Studies have shown that agroecological farms produce more food overall than monocultures — from 20 to 60 percent more food per hectare, according to Altieri. Not only do they free small farmers from dependence on inputs like chemical pesticides, fertilizers, and transgenic crop varieties; because the inherent biodiversity increases resilience, farmers are less vulnerable to losses from drought, flooding, or the failure of any one crop.

Altieri has documented many existing sustainable agroecosystems, from heritage systems like Peru's Andean agriculture and the Maasai pastoral systems of Kenya and Tanzania, to Cuba's urban farms and the complex coffee and cacao agroforests maintained by farmers in Meso-America.

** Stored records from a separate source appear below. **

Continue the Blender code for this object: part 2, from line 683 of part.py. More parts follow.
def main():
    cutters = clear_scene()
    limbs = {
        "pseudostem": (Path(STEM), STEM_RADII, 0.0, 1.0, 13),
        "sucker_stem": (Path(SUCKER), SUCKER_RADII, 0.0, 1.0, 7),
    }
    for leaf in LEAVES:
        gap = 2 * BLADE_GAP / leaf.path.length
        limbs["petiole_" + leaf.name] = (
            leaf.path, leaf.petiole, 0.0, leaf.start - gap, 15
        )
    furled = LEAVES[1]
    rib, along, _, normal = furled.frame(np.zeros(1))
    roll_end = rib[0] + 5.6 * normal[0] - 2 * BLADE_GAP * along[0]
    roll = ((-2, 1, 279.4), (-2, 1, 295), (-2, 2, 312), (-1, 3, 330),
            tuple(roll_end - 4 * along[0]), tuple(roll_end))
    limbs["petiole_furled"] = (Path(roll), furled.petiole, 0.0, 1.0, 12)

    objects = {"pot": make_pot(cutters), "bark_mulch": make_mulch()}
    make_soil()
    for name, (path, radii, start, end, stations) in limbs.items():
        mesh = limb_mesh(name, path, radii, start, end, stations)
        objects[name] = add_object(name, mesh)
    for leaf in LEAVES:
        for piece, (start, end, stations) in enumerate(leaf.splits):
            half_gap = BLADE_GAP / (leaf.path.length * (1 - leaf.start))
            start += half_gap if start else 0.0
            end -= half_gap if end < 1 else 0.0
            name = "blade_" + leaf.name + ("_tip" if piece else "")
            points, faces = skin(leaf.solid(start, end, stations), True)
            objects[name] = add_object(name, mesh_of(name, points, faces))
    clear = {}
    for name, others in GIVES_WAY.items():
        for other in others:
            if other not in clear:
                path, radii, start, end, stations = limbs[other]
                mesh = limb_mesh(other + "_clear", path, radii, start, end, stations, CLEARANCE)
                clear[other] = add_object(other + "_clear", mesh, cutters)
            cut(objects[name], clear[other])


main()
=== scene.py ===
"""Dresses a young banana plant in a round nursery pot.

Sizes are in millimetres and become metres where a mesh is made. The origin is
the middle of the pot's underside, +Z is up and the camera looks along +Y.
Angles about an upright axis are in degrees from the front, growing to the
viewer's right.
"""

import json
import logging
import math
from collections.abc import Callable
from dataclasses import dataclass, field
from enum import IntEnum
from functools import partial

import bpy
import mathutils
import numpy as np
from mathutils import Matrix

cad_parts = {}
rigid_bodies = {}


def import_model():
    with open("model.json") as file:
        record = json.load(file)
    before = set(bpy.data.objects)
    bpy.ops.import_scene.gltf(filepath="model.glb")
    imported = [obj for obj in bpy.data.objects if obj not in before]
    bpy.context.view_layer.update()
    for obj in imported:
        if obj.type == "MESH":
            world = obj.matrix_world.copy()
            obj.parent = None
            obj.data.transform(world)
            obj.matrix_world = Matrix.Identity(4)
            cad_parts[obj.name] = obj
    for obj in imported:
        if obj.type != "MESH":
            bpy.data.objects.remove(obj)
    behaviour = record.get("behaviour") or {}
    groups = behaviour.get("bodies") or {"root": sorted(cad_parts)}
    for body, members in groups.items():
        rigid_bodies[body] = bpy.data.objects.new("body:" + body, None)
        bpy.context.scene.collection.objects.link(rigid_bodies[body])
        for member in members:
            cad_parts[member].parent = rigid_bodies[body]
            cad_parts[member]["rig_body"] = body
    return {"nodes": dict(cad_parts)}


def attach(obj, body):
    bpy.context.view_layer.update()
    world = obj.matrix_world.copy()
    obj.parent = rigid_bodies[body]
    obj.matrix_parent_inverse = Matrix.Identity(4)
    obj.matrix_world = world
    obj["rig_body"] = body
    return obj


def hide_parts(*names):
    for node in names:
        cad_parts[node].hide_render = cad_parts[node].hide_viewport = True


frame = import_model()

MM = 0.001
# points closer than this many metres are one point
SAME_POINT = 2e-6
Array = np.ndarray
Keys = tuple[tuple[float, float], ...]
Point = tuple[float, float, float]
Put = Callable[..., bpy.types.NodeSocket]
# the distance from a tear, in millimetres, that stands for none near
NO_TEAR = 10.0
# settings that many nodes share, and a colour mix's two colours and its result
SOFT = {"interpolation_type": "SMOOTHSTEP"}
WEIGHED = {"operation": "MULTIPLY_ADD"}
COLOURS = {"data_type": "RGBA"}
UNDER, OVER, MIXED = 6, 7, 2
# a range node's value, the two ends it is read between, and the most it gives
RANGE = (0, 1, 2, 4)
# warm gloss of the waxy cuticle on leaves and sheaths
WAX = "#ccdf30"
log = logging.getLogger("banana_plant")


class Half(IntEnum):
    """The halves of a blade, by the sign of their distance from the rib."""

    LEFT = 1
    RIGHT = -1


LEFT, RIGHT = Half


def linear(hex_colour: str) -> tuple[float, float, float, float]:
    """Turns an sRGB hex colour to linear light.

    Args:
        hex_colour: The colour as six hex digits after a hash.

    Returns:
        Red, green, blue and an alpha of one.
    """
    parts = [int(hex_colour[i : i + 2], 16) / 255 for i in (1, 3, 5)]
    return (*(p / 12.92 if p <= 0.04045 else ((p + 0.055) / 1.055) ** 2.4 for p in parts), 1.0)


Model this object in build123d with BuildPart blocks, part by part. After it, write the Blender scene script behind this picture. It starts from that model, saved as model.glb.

There are thousands of such examples throughout the developing world, he says.

And, in Latin America in particular, Altieri says, small farmers have joined forces with nongovernmental organizations and some academic institutions to spearhead what amounts to an agroecological revolution — for improving food security and health as well as the environment — a development he says is spreading around the world.

"In the future there will be less land, water, and nitrogen available to produce crops, and in a context of climate, food, and energy crises, it is now largely proven that agroecology is the only path to significantly increase production and improve farmers' income and livelihoods," Altieri says. "It is imperative that institutions like CNR invest heavily in educating the agricultural professionals of the future, so they are well versed in agroecology and can tackle the challenges that lie ahead."